Challenge. Take each line containing "from" and report it exactly as written.

Data section.

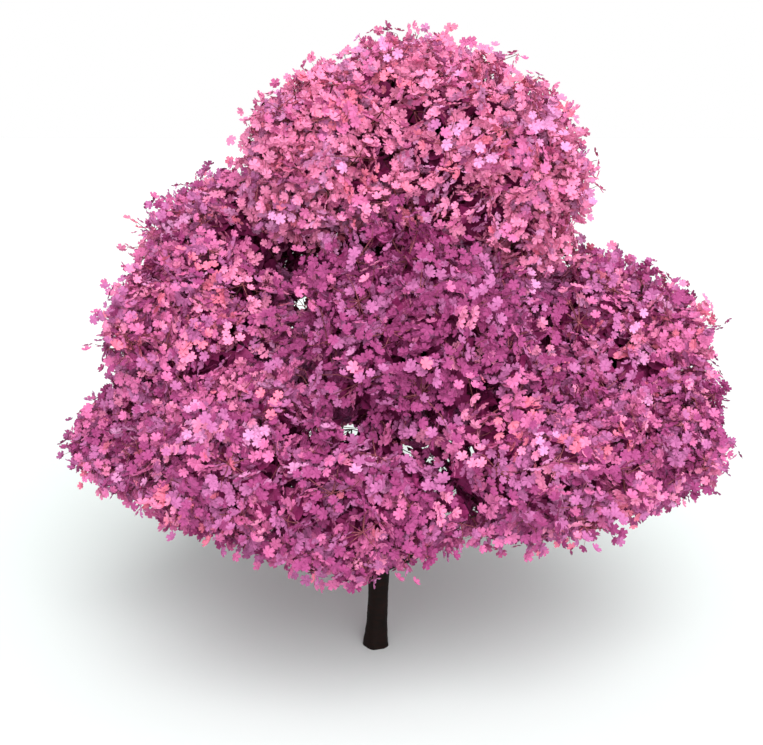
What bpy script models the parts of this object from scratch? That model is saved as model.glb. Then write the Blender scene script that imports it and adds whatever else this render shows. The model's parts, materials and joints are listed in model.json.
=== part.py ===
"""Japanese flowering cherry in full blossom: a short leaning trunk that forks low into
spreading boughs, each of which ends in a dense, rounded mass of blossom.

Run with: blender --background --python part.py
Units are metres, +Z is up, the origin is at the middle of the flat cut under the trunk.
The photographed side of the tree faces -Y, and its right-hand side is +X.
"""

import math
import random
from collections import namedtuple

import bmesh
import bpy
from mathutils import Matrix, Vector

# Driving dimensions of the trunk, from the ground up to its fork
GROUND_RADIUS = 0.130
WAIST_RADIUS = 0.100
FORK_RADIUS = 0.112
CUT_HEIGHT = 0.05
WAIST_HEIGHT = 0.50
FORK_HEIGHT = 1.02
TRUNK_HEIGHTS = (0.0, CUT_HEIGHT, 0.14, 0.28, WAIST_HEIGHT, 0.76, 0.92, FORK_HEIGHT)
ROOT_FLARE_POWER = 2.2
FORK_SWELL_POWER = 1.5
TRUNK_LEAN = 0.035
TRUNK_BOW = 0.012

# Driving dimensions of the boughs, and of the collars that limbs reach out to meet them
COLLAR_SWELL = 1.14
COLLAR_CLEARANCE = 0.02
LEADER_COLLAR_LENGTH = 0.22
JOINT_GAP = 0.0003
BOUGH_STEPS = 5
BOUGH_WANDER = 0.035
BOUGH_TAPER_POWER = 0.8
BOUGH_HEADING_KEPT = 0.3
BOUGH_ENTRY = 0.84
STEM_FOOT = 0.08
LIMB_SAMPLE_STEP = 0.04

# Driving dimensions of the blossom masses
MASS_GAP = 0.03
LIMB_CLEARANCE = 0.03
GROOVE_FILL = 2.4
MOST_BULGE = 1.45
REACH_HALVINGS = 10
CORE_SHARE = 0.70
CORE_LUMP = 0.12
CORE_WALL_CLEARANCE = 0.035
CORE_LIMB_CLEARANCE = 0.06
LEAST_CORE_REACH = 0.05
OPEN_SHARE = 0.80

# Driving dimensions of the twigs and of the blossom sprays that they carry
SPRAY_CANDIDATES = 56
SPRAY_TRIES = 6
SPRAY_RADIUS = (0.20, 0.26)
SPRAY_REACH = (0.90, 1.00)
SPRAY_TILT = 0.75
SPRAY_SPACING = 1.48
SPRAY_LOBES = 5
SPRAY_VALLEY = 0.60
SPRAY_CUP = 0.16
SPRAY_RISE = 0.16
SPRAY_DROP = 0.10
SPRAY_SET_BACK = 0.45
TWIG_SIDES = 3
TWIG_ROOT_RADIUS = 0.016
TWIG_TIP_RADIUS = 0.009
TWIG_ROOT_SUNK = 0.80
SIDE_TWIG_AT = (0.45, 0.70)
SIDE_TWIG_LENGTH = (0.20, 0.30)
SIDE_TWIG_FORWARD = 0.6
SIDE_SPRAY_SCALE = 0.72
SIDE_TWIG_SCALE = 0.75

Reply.
What bpy script models the parts of this object from scratch? That model is saved as model.glb. Then write the Blender scene script that imports it and adds whatever else this render shows. The model's parts, materials and joints are listed in model.json.
from collections import namedtuple
from mathutils import Matrix, Vector
# Driving dimensions of the trunk, from the ground up to its fork